Penelope Cruz sports an impressively wild mane of frizzy red hair, hair that wears her more than the reverse, and lives in an aggressively modern glass-and-concrete mansion at the end of a long and winding road, both signals of the kind of ego we are dealing with here. The wealthy businessman financing this project only cares that the film is both prestigious and famous, and when the director shows him the book she wants to use for the film for his approval, the businessman confesses to not being much of a reader. After her meeting with the money, and having established she has free rein and a blank check, the director invites the two actors to her sparely-furnished mansion, to meet, to do cold readings and rehearse. That’s where the fun really begins.

Hollywood may love movies about movie-making but the Spanish- language comedy OFFICIAL COMPETITION is more a skewering and roast of the industry than a toast. This smart comedy actually focuses mostly on the pre-shoot preparation, as the director and actors explore the characters and rehearse, a period rarely depicted but rich in possibilities for conflict and comedy – with hilarious results.
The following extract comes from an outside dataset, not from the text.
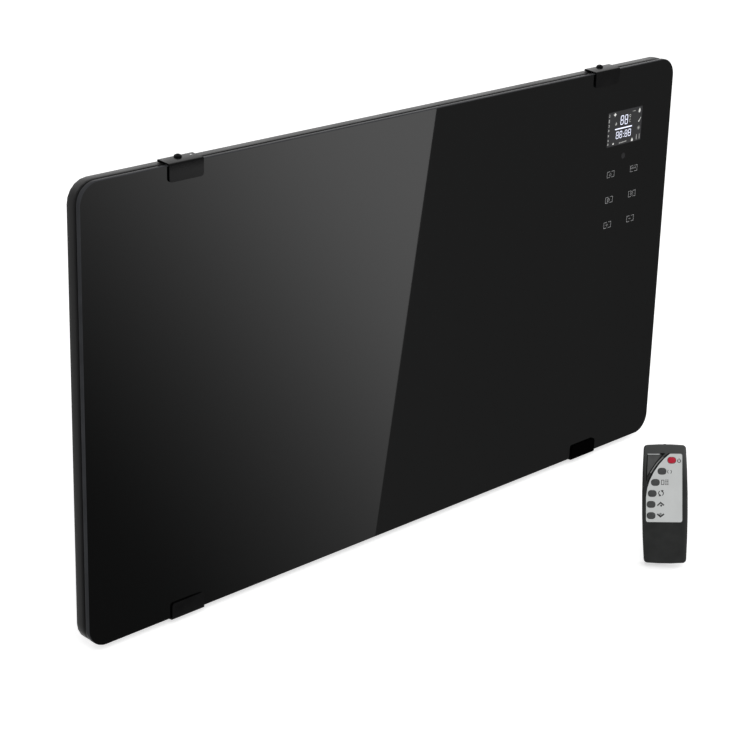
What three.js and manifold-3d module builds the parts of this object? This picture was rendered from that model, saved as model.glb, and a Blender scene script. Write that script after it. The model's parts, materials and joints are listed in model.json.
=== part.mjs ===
// Wall-hung glass panel heater with its handset, in millimetres, +Z up.
// The origin is the centre of the wall bracket's rear face, and the glass faces -Y.
import * as THREE from 'three';
import { mergeVertices } from 'three/addons/utils/BufferGeometryUtils.js';
import Module from 'manifold-3d';

const wasm = await Module();
wasm.setup();

// Driving dimensions of the heater
const panelWidth = 806;
const panelHeight = 434;
const panelCornerRadius = 21;
const glassThickness = 5;
const sealGap = 2.5;
const trayDepth = 11;
const coverDepth = 50;
const wallStandOff = 18;
const coverSideInset = 62;
const coverEndInset = 30;

// Driving dimensions of the handset
const handsetWidth = 45.4;
const handsetHeight = 119;
const handsetThickness = 20;
const handsetPlace = { x: 138.8, y: -319.1, z: -220.5 };
const handsetDegrees = { lean: -23.7, roll: -4.7, turn: -54.2 };

// Gap between pieces that touch, running gap of moving pieces, and how far a cutter overruns
const seat = 0.3;
const runningGap = 0.35;
const overrun = 2;

// Numbers of facets
const cornerSteps = 5;
const bendSteps = 3;
const roundSides = 12;
const smallSides = 8;
const arcSteps = 2;

const weldDistance = 1e-4;

// Front to back stack, each plane given by its y
const coverBackY = -wallStandOff;
const coverRimY = coverBackY - coverDepth;
const trayRearY = coverRimY - seat;
const trayFrontY = trayRearY - trayDepth;
const glassRearY = trayFrontY - sealGap;
const glassFrontY = glassRearY - glassThickness;

const glass = { edgeChamfer: 0.9 };
const tray = { sheet: 1, bendRadius: 2.5, lipWidth: 14, lipBendRadius: 1.2 };
const gasket = { inset: 3, width: 12 };
const cover = { sheet: 1, rimInset: 4, boxRadius: 24, rearFillet: 8, rimFillet: 1.5 };
const slot = { width: 5, length: 27, pitch: 20, fieldInset: 56 };
const rearSlot = { length: 46, height: 3.2, pitch: 9, count: 7, drop: 96 };
const rimScrew = { inset: 11, pitchShare: 0.62, holeRadius: 2.05 };

const clip = {
  inset: 115.2,
  width: 38.9,
  sheet: 1,
  padThickness: 0.2,
  flapDrop: 15,
  flapCornerRadius: 3,
  frontBendRadius: 1,
  frontRise: 1.7,
  rearRise: 3,
  rearReach: 15,
  legLength: 4.6,
  hairpinShare: 0.5,
};
const screwRimShare = 0.33;
const clipScrew = { reach: 10.4, headRadius: 3.7, headHeight: 2.2, shankRadius: 1.5, shankLength: 8 };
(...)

While the clash of acting theories and actors themselves gets special treatment, no aspect of the film industry really escapes OFFICIAL COMPETITION’s sly wit, as the skewering extends to the excesses of wealth, art pretensions, and battling big egos all around.
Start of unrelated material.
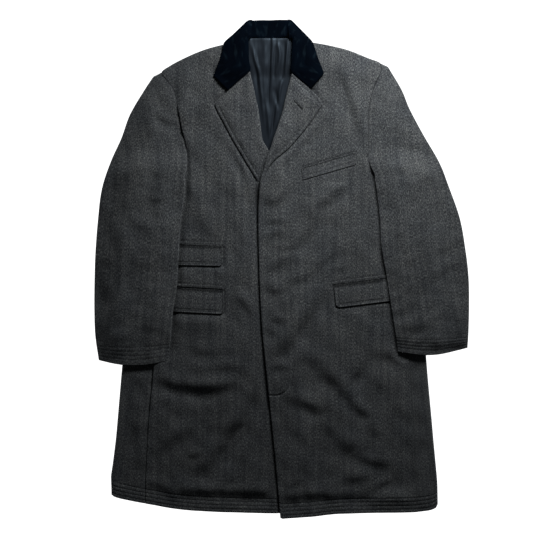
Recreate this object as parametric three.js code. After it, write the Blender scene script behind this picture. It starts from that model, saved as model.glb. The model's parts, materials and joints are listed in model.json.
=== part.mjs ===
// A single-breasted overcoat laid flat on its back, with the left front over the right one.
// Millimetres. While it is drawn, x is 0 at the centre of the neck, y is 0 at the front hem and z is up.
// Left and right are the wearer's, so the right side has negative x.
import * as THREE from 'three';

// Driving sizes
const LENGTH = 1020; // top of the collar to the front hem
const RIGHT_REACH = 359; // centre of the neck to the outer fold of the right sleeve
const LEFT_REACH = 407;
const WALL = 3.5; // wool, canvas and lining of the made-up body
const SLEEVE_WALL = 3.2;
const LOFT = 3.8; // air between the back and a front
const SEAM = 0.3; // between neighbouring pieces
const LAPEL_WALL = 3.4;
const COLLAR_WALL = 3;
const FLAP_WALL = 3;
const JET_WALL = 1.6;
const LINING_WALL = 1.2;
const STEP = 34; // longest stretch between two rows of points

const BODY_TOP = 2 * WALL + LOFT;
const SLEEVE_TOP = 2 * SLEEVE_WALL + LOFT;
const UNDERARM = 690;
const BREAK_POINT = 743; // where the lapels part
const UNDERLAP = 58; // the right front reaches this far past the left front's edge
const SIDE_TURN = 76; // side fold to back seam
const SLEEVE_TURN = 16; // sleeve fold to the under sleeve's seam
const FALL = 55; // depth of the collar's fall behind the neck
const COLLAR_BEND = 2 * COLLAR_WALL + 1.2; // thickness of the collar where its fall is turned under
const POCKETS = { low: 400, high: 585 }; // flaps under the sleeves lie between these heights

const WOOL = { color: 0x3b3e41, roughness: 0.95, metalness: 0 };
const VELVET = { color: 0x07090f, roughness: 0.8, metalness: 0 };
const SATIN = { color: 0x30343a, roughness: 0.45, metalness: 0 };

// How far each side's fold and its seam on the front lie from the centre, up the body.
const SIDES = {
  right: [
    { y: 0, fold: 324, seam: 254 },
    { y: 59, fold: 325, seam: 254 },
    { y: 173, fold: 314, seam: 249 },
    { y: 312, fold: 302, seam: 237 },
    { y: 690, fold: 267, seam: 205 },
  ],
  left: [
    { y: 0, fold: 343, seam: 302 },
    { y: 59, fold: 342, seam: 298 },
    { y: 173, fold: 333, seam: 293 },
    { y: 320, fold: 320, seam: 284 },
    { y: 690, fold: 296, seam: 232 },
  ],
};

// Distance of the armhole and then the shoulder seam from the centre.
const ARMHOLES = {
  right: [
    { y: 690, edge: 205 },
    { y: 702, edge: 177 },
    { y: 716, edge: 171 },
    { y: 749, edge: 171 },
    { y: 796, edge: 180 },
    { y: 853, edge: 192 },
    { y: 874, edge: 198 },
    { y: 896, edge: 211 },
    { y: 908, edge: 222 },
    { y: 924, edge: 207 },
    { y: 940, edge: 175 },
    { y: 957, edge: 135 },
    { y: 964, edge: 90 },
    { y: 969, edge: 58 },
    { y: 978, edge: 45 },
  ],
  left: [
    { y: 690, edge: 232 },
    { y: 702, edge: 217 },
    { y: 716, edge: 208 },
    { y: 743, edge: 201 },
    { y: 802, edge: 200 },
    { y: 835, edge: 201 },
    { y: 862, edge: 206 },
    { y: 886, edge: 214 },
    { y: 918, edge: 224 },
    { y: 929, edge: 222 },
    { y: 940, edge: 202 },
    { y: 957, edge: 157 },
    { y: 963, edge: 90 },
    { y: 968, edge: 58 },
    { y: 978, edge: 47 },
  ],
};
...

Of course, a movie about how actors act had to be catnip to the cast, and Penelope Cruz, Antonio Banderas and Oscar Martinez deliver terrific performances while seeming to having a great time. Penelope Cruz and Antonio Banderas especially seems to have great fun with the banquet of material in this twisty, smart comedy. The film is full of hilarious scenery-chewing, out-of-control one-up-manship, and ridiculous behavior as well as sharp observations and satire, as the two very different actors, one an internationally famous action movie star and the other a revered theater legend and professor, try to top each other, and the manipulative director stirs the pot.

The film delves into real acting techniques, and real disputes between schools of acting, which actually makes it all the funnier and sharper. The techniques of the director to get the performance she wants from her actors may seem extreme, even outlandish, but may not by as far out there as one might think, if some tales about film-making trickery might be believed.

We get scene after scene of craziness and humor that ranges from broad comedy to sly satire. No one and nothing escapes the knife-sharp swipes and biting humor of Argentine co-directors Gaston Duprat and Mariano Cohen. The directors, who previously co-directed “The Man Next Door,” “The Distinguished Citizen,” “My Masterpiece,” and “4×4,” thought there already were plenty of films about what can go awry while shooting a film but none on the absurdities that can happen as actors work through how they are going to play their part. And they do indeed find comic gold in that vein, although having this splendid cast is part of their lucky strike.

OFFICIAL COMPETITION is a lot of fun, but especially so if you appreciate the art of acting in the movies or theater. Each of the characters has his/her own agenda, including securing their legacy. The action star wants to prove he has serious acting chops, the theatrical star wants wider fame and to prove his ideas about acting are better, the director wants to win awards and prestige, and all are ready to do nearly anything to get what they want. While there is a kind of showdown between the two acting styles, the two actors never directly confront each other, instead each trying outdo the other, conspiring with the director against the other, or undermining what the other actor is doing. Meanwhile, Cruz’s director listens, but discretely pulls the strings.

If you like satire and behind the scenes of movie-making, the hard-hitting, hilarious OFFICIAL COMPETITION is a winner.

OFFICIAL COMPETITION, in Spanish with English subtitles, opens in theaters on Friday, July 1.